The Prime Minister said yesterday: “Last year, in a draft bill, we published proposals which would limit media access to coroners’ courts.

“Having undertaken extensive consultation we have now decided not to go ahead with these proposals.”

He also said that plans to water down the Freedom of Information Act were being shelved.

Gordon Brown said: “We do this because of the risk that such proposals might have placed unacceptable barriers between the people and public information.”

The proposals could have hiked the cost of satisfying a request for information, which would have increased the number of requests that could be rejected immediately on cost grounds, and would serve to reduce the amount of information available to the public.

The Newspaper Society, the Campaign for Freedom of Information and the Society of Editors were all against the move.

Society of Editors executive director Bob Satchwell hailed the pledges as “a triumph for the public and common sense”.

He said: “It remains important to continue to change the culture in government and public bodies away from secrecy to one of openness.

“The Society of Editors will be happy to work with ministers and the information commissioner to help make Freedom of Information work better for the public.

“We look forward to ministers leading the way to greater openness. Feeding the public genuine facts and information rather than trying to spin them is the way for politicians and public bodies to win respect.”

Santha Rasaiah, from the Newspaper Society, said: “The NS is delighted that the Government has abandoned the restrictions on freedom of information and open justice.

“We are pleased that the proposal for a freedom of expression audit will be pursued. We hope that the principle will be immediately applied to existing proposals and bills already before parliament.”

The Government also announced that announced it would now consider extending the scope of the FOI Act.

Information Commissioner Richard Thomas, said: “I am also relieved that the Government is withdrawing earlier proposals to change the current fees regime. The existing provisions in the FOI Act can be used to deal with vexatious requests.

“The current fees regime is working well and is simple, clear and certain.
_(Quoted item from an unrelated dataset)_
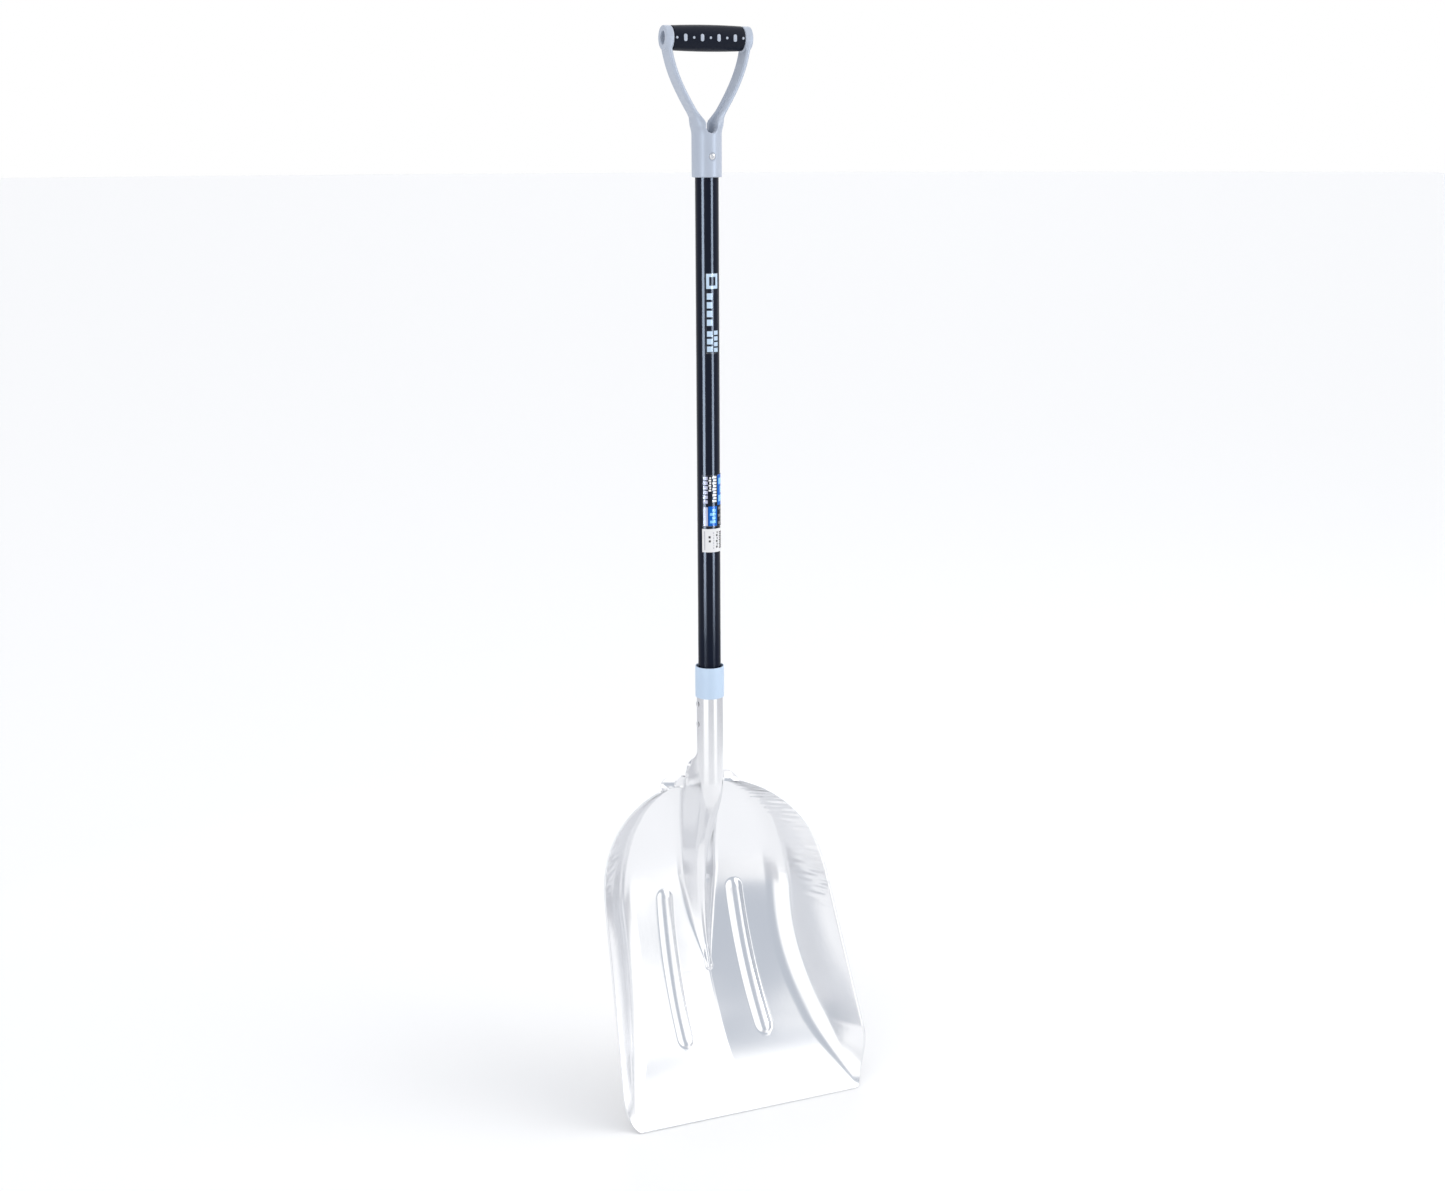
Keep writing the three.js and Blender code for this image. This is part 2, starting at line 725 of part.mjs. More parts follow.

We were concerned that the proposed changes to the fees regime would have been unworkable and deterred people from using the Act.”

The announcement yesterday also promised a fresh raft of civil liberties as the PM launched a nationwide consultation on a British Bill of Rights, possibly leading to a written constitution.

The rules governing release of historical documents would also be reviewed to see if time lapses of 30 years were justified.